Был случай в октябре 1973-го с «Черным сентябрем», когда так называемые арабы обрезали Сахарову телефон и угрожали ему. Я тогда врезал им глазок в дверь, но они никогда глазком не пользовались, дверь у них всегда была не заперта.
Когда Андрей Дмитриевич голодал, — это был июнь 1974 года, эта его первая 6-дневная голодовка, приуроченная к приезду Президента США Никсона, была за освобождение женщин-политзаключенных, в защиту находящихся в заключении Владимира Буковского, Валентина Мороза, Игоря Огурцова, Леонида Плюща, немцев, осужденных за участие в демонстрации за право на эмиграцию, узников психиатрических больниц — Елена Георгиевна была в глазной больнице, в Москве. И там ее институтская подруга, которая работала в другом отделении этой же больницы, сказала ей, чтобы она сматывалась, ибо ее лечащий врач будет заменен на совершенно неизвестного человека. Так просил передать лечащий врач, которого убирают. Боннэр в больничном халате и тапочках уезжает домой. Глазная болезнь прогрессирует. Она получает приглашение в Италию для лечения. Подаются документы для оформления визы, а по почте приходит письмо из Норвегии. Андрей Дмитриевич показал мне это письмо. В конверте была вырезка из какого-то журнала или газеты. На ней был изображен человеческий череп, в глазницы которого вколоты ножницы. На письме был обратный адрес и, по-моему, шведские корреспонденты установили, что да, этот человек писал письмо Сахарову, но в письме он просил Сахарова помочь его родственникам выехать в Норвегию. Конечно, в ГБ из конверта выкинули письмо и вложили вырезку с ножницами в глазах. Так они жили.

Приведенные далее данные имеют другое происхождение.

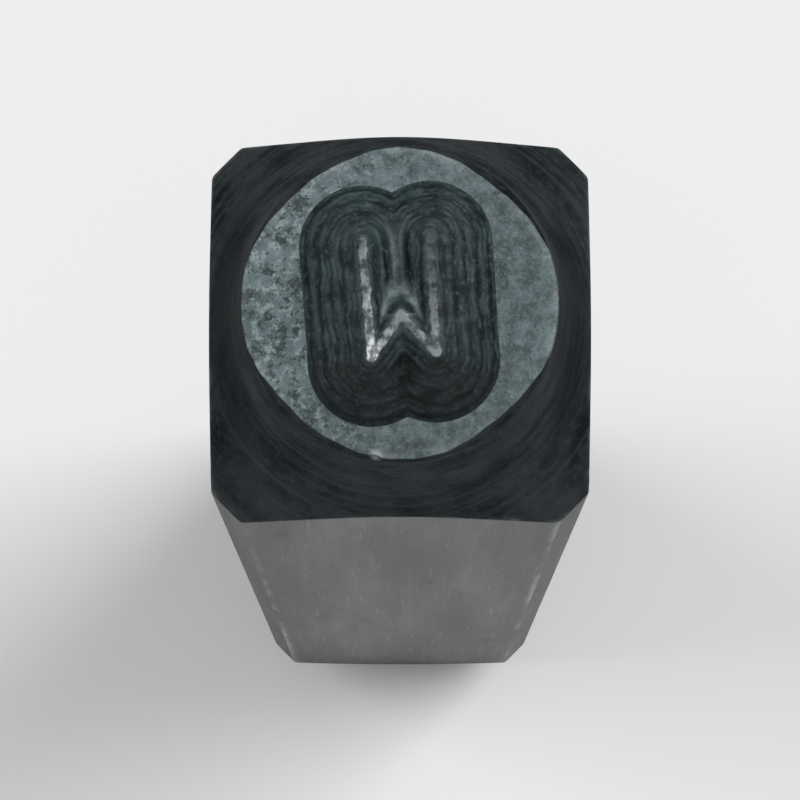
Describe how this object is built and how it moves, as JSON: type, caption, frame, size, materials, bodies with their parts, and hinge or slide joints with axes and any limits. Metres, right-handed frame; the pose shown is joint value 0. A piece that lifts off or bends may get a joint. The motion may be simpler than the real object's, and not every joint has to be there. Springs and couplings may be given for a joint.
{
  "type": "steel letter punch",
  "caption": "Square steel hand punch with a turned neck and a raised capital letter on its round face, standing on its struck end.",
  "frame": {"origin": "centre of the flat struck end", "axes": "+Z along the punch toward the letter, +X across the letter, -Y toward the letter's shoulders"},
  "size_m": [0.0064, 0.0064, 0.06],
  "materials": {
    "black_steel": "black oxide on ground and turned steel, satin, with bright wear on the letter's crest and along the sharp edges"
  },
  "bodies": {
    "root": {"punch": "black_steel"}
  },
  "joints": []
}
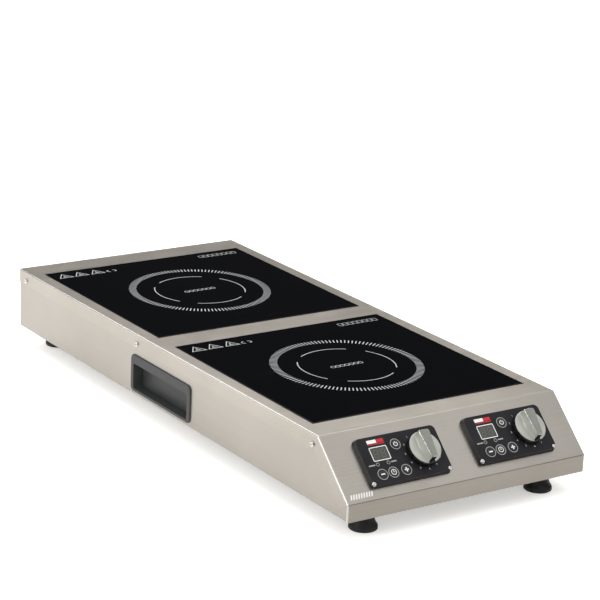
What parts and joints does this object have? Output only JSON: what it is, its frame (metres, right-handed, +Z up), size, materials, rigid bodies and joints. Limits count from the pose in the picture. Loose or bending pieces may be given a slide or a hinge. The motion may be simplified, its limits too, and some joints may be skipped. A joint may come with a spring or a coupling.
{
  "type": "countertop induction cooktop",
  "caption": "Countertop induction cooktop with square glass-ceramic zones in line, a sloping fascia with selector knobs and keys, recessed side grips and rubber feet.",
  "frame": {"origin": "on the floor plane, under the centre of the whole bounding box", "axes": "+X to the user's right, +Y to the back, away from the controls, +Z up"},
  "size_m": [0.3388, 0.7932, 0.1044],
  "materials": {
    "stainless_sheet": "fine directional brushing",
    "glass_ceramic": "polished black with pale print",
    "silicone_seal": "matt",
    "foot_rubber": "satin moulded",
    "screw_steel": "bright plated",
    "grip_plastic": "fine spark texture",
    "panel_plastic": "satin with printed legends",
    "window_acrylic": "smoked, polished",
    "key_plastic": "satin",
    "knob_plastic": "silver-grey, satin",
    "switch_plastic": "matt",
    "shaft_steel": "turned",
    "circuit_board": "solder mask",
    "heat_sink_aluminium": "extruded",
    "fan_plastic": "moulded",
    "coil_copper": "enamelled stranded wire",
    "carrier_plastic": "glass-filled, moulded",
    "ferrite": "sintered",
    "mica": "pressed sheet",
    "sensor_metal": "satin",
    "post_steel": "plated",
    "gland_nylon": "moulded",
    "terminal_plastic": "moulded",
    "lead_insulation": "smooth"
  },
  "bodies": {
    "housing": {"top_cover": "stainless_sheet", "fascia": "stainless_sheet", "base_pan": "stainless_sheet", "side_wall_left": "stainless_sheet", "side_wall_right": "stainless_sheet", "rear_panel": "stainless_sheet", "glass_front": "glass_ceramic", "glass_rear": "glass_ceramic", "glass_seals": "silicone_seal", "foot_front_left": "foot_rubber", "foot_front_right": "foot_rubber", "foot_rear_left": "foot_rubber", "foot_rear_right": "foot_rubber", "cover_screws": "screw_steel", "rear_panel_screws": "screw_steel", "panel_screws": "screw_steel", "foot_screws": "screw_steel", "grip_left": "grip_plastic", "grip_right": "grip_plastic", "panel_housing_left": "panel_plastic", "panel_housing_right": "panel_plastic", "display_window_left": "window_acrylic", "display_window_right": "window_acrylic", "selector_switch_left": "switch_plastic", "selector_switch_right": "switch_plastic", "control_board_left": "circuit_board", "control_board_right": "circuit_board", "power_board_front": "circuit_board", "power_board_rear": "circuit_board", "mains_filter": "circuit_board", "heat_sink_front": "heat_sink_aluminium", "heat_sink_rear": "heat_sink_aluminium", "fan_frame_front": "fan_plastic", "fan_frame_rear": "fan_plastic", "coil_front": "coil_copper", "coil_rear": "coil_copper", "coil_carrier_front": "carrier_plastic", "coil_carrier_rear": "carrier_plastic", "ferrite_bars": "ferrite", "insulation_sheets": "mica", "temperature_sensor_front": "sensor_metal", "temperature_sensor_rear": "sensor_metal", "coil_posts": "post_steel", "cable_gland": "gland_nylon", "terminal_block": "terminal_plastic", "internal_leads": "lead_insulation"},
    "knob_left": {"knob_left": "knob_plastic", "selector_shaft_left": "shaft_steel"},
    "button_power_left": {"button_power_left": "key_plastic"},
    "button_minus_left": {"button_minus_left": "key_plastic"},
    "button_timer_left": {"button_timer_left": "key_plastic"},
    "button_plus_left": {"button_plus_left": "key_plastic"},
    "knob_right": {"knob_right": "knob_plastic", "selector_shaft_right": "shaft_steel"},
    "button_power_right": {"button_power_right": "key_plastic"},
    "button_minus_right": {"button_minus_right": "key_plastic"},
    "button_timer_right": {"button_timer_right": "key_plastic"},
    "button_plus_right": {"button_plus_right": "key_plastic"},
    "fan_rotor_front": {"fan_rotor_front": "fan_plastic"},
    "fan_rotor_rear": {"fan_rotor_rear": "fan_plastic"}
  },
  "joints": [
    {"name": "knob_turn_left", "type": "hinge", "parent": "housing", "child": "knob_left", "pos_m": [-0.05, -0.37203, 0.08146], "axis": [0, 0.6837, -0.7298], "range_deg": [0, 330]},
    {"name": "button_power_press_left", "type": "slide", "parent": "housing", "child": "button_power_left", "axis": [0, 0.6837, -0.7298], "range_m": [0, 0.0004], "stiffness_N_per_m": 2500, "springref_m": -0.0002},
    {"name": "button_minus_press_left", "type": "slide", "parent": "housing", "child": "button_minus_left", "axis": [0, 0.6837, -0.7298], "range_m": [0, 0.0004], "stiffness_N_per_m": 2500, "springref_m": -0.0002},
    {"name": "button_timer_press_left", "type": "slide", "parent": "housing", "child": "button_timer_left", "axis": [0, 0.6837, -0.7298], "range_m": [0, 0.0004], "stiffness_N_per_m": 2500, "springref_m": -0.0002},
    {"name": "button_plus_press_left", "type": "slide", "parent": "housing", "child": "button_plus_left", "axis": [0, 0.6837, -0.7298], "range_m": [0, 0.0004], "stiffness_N_per_m": 2500, "springref_m": -0.0002},
    {"name": "knob_turn_right", "type": "hinge", "parent": "housing", "child": "knob_right", "pos_m": [0.1, -0.37203, 0.08146], "axis": [0, 0.6837, -0.7298], "range_deg": [0, 330]},
    {"name": "button_power_press_right", "type": "slide", "parent": "housing", "child": "button_power_right", "axis": [0, 0.6837, -0.7298], "range_m": [0, 0.0004], "stiffness_N_per_m": 2500, "springref_m": -0.0002},
    {"name": "button_minus_press_right", "type": "slide", "parent": "housing", "child": "button_minus_right", "axis": [0, 0.6837, -0.7298], "range_m": [0, 0.0004], "stiffness_N_per_m": 2500, "springref_m": -0.0002},
    {"name": "button_timer_press_right", "type": "slide", "parent": "housing", "child": "button_timer_right", "axis": [0, 0.6837, -0.7298], "range_m": [0, 0.0004], "stiffness_N_per_m": 2500, "springref_m": -0.0002},
    {"name": "button_plus_press_right", "type": "slide", "parent": "housing", "child": "button_plus_right", "axis": [0, 0.6837, -0.7298], "range_m": [0, 0.0004], "stiffness_N_per_m": 2500, "springref_m": -0.0002},
    {"name": "fan_spin_front", "type": "hinge", "parent": "housing", "child": "fan_rotor_front", "pos_m": [0.1, -0.21835, 0.034], "axis": [0, 0, 1], "continuous": true},
    {"name": "fan_spin_rear", "type": "hinge", "parent": "housing", "child": "fan_rotor_rear", "pos_m": [0.1, 0.12065, 0.034], "axis": [0, 0, 1], "continuous": true}
  ]
}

В конце концов — летом 1975-го — Люсе разрешили поездку на лечение. А в августе, перед самым ее отъездом, ее двухлетний внук Мотя (они были на даче) вбежал в дом со страшным криком, хлопая ладошкой по открытому рту. Думали, что его ужалила оса. Начались конвульсии, вызвали скорую помощь. Когда Мотю привезли в больницу, туда кто-то позвонил и осведомился о состоянии его здоровья. Хотя на тот момент о происшедшем знали только самые близкие люди, и никто из них в больницу не звонил. Мотю удалось спасти, пробыл он в больнице почти две недели и был выписан с диагнозом «отравление неизвестным ядом»[338]. Эта страшная история задержала отъезд Люси почти на месяц, но в конце сентября, когда стало очевидно, что Мотя поправляется, она все-таки улетела в Италию на глазную операцию.
А тогда, в 1974-м, Андрей Дмитриевич голодал неделю, Руфь Григорьевна попросила меня: «Юра, привези какого-нибудь сока, Андрей сегодня выходит из голодовки». Я привез сок, Руфь Григорьевна разминала клубнику в кастрюльке — все сидели в кухне. Она говорит: «Ты уже сделал заявление, что выходишь из голодовки. Поешь клубники». Он сказал: «Нет, ещё нет десяти часов вечера». Я понял, что голодовка началась в десять часов вечера.